University Of California-Irvine, Irvine CA

Investigators

Abstract

A research team led by a Principal Investigator from the University of California-Irvine will survey young, nearby stars looking for evidence of planet formation. Thousands of observations of mature planetary systems and of young stars around which planets are thought to form now exist. Despite this wealth of data, remarkably little is known about how planets form. Direct images of forming planets are needed to better understand this process. While the large distances to young stars make these observations difficult, forming planets should be detectable by today's telescopes. This program will use a new imaging method to search for planets around a large sample of young stars and has the potential to detect giant forming planets.

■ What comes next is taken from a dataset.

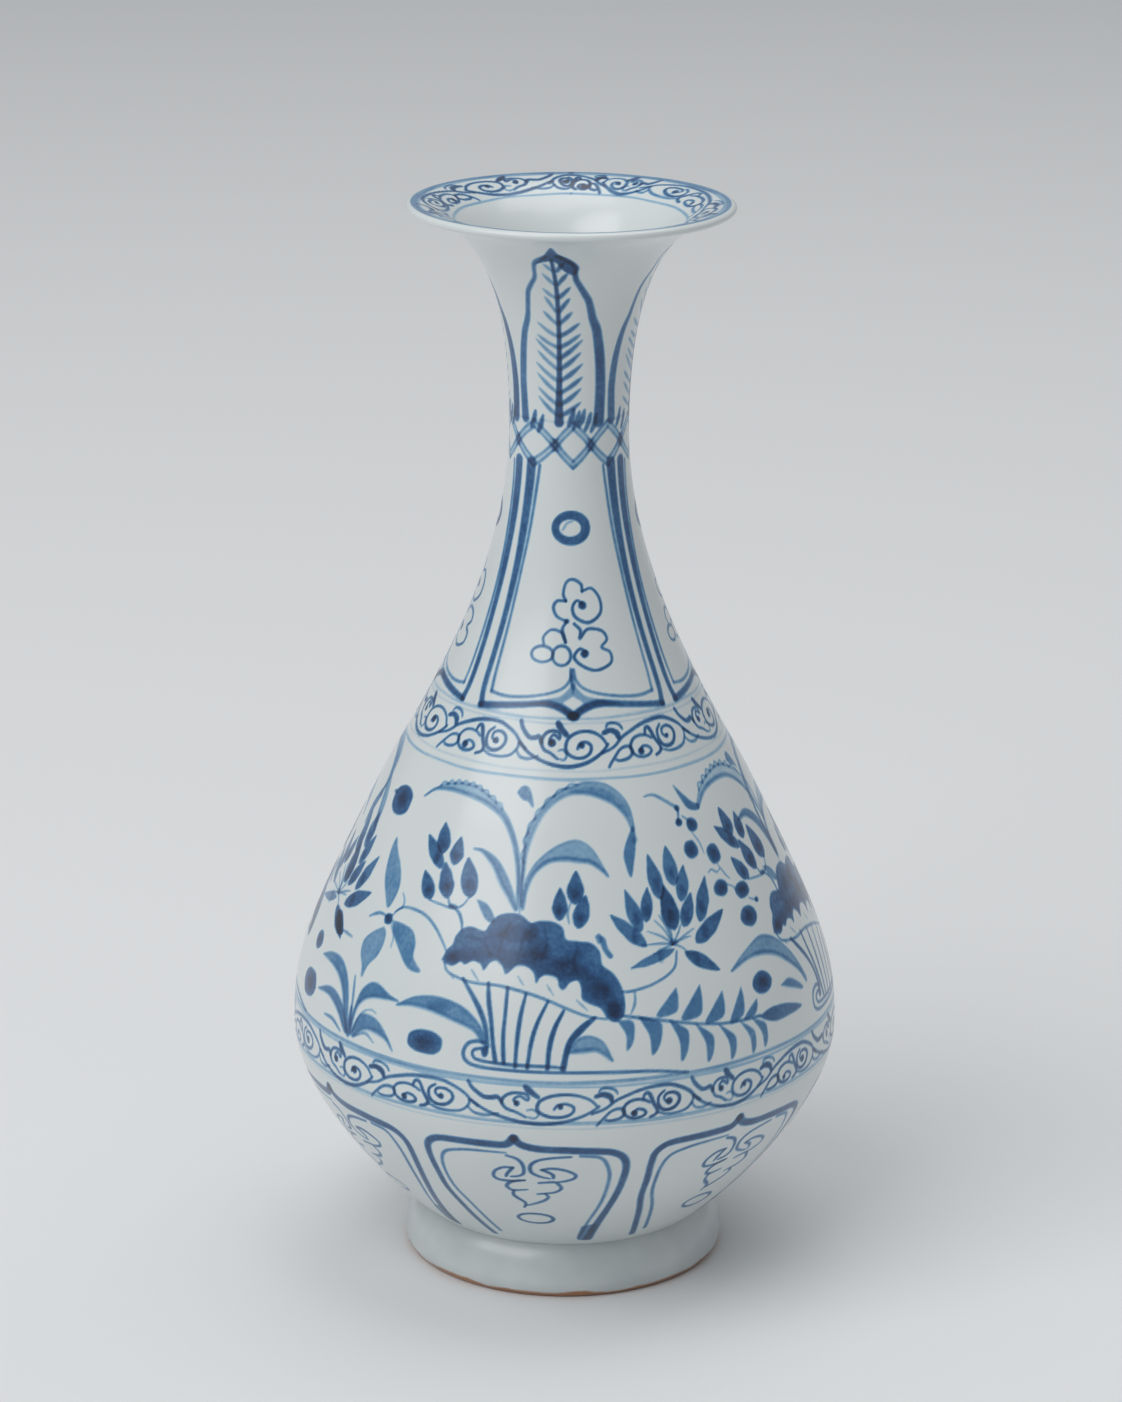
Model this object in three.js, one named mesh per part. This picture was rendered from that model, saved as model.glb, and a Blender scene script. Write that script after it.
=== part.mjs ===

Undergraduate students will be mentored through the Cal-Bridge and CAMPARE programs, which aim to increase the number of underrepresented students who complete graduate studies in physics and/or astronomy. Of the graduating Cal-Bridge scholars in the last four years (all of which have been underrepresented minorities or women, or both), 82% have gone on to a graduate program in physics and/or astronomy. This program will conduct a survey of about 35 transition disks to detect forming planets that might be causing the protoplanetary disk clearings. The survey will use the high-resolution imaging technique of non-redundant masking (NRM), which turns a conventional telescope into an interferometric array via a pupil-plane mask. The NRM observations will resolve orbital separations several times smaller than traditional methods (down to ~7 Astronomical Units for most targets). The survey will be carried out using the Keck/NIRC2 imager at 3.8 microns, making it more mass-sensitive than previous protoplanet searches, which were executed at shorter wavelengths. In its entirety, the survey will constrain the underlying rapidly-accreting planet population in these objects to within ~15% at 95% confidence. This award reflects NSF's statutory mission and has been deemed worthy of support through evaluation using the Foundation's intellectual merit and broader impacts review criteria.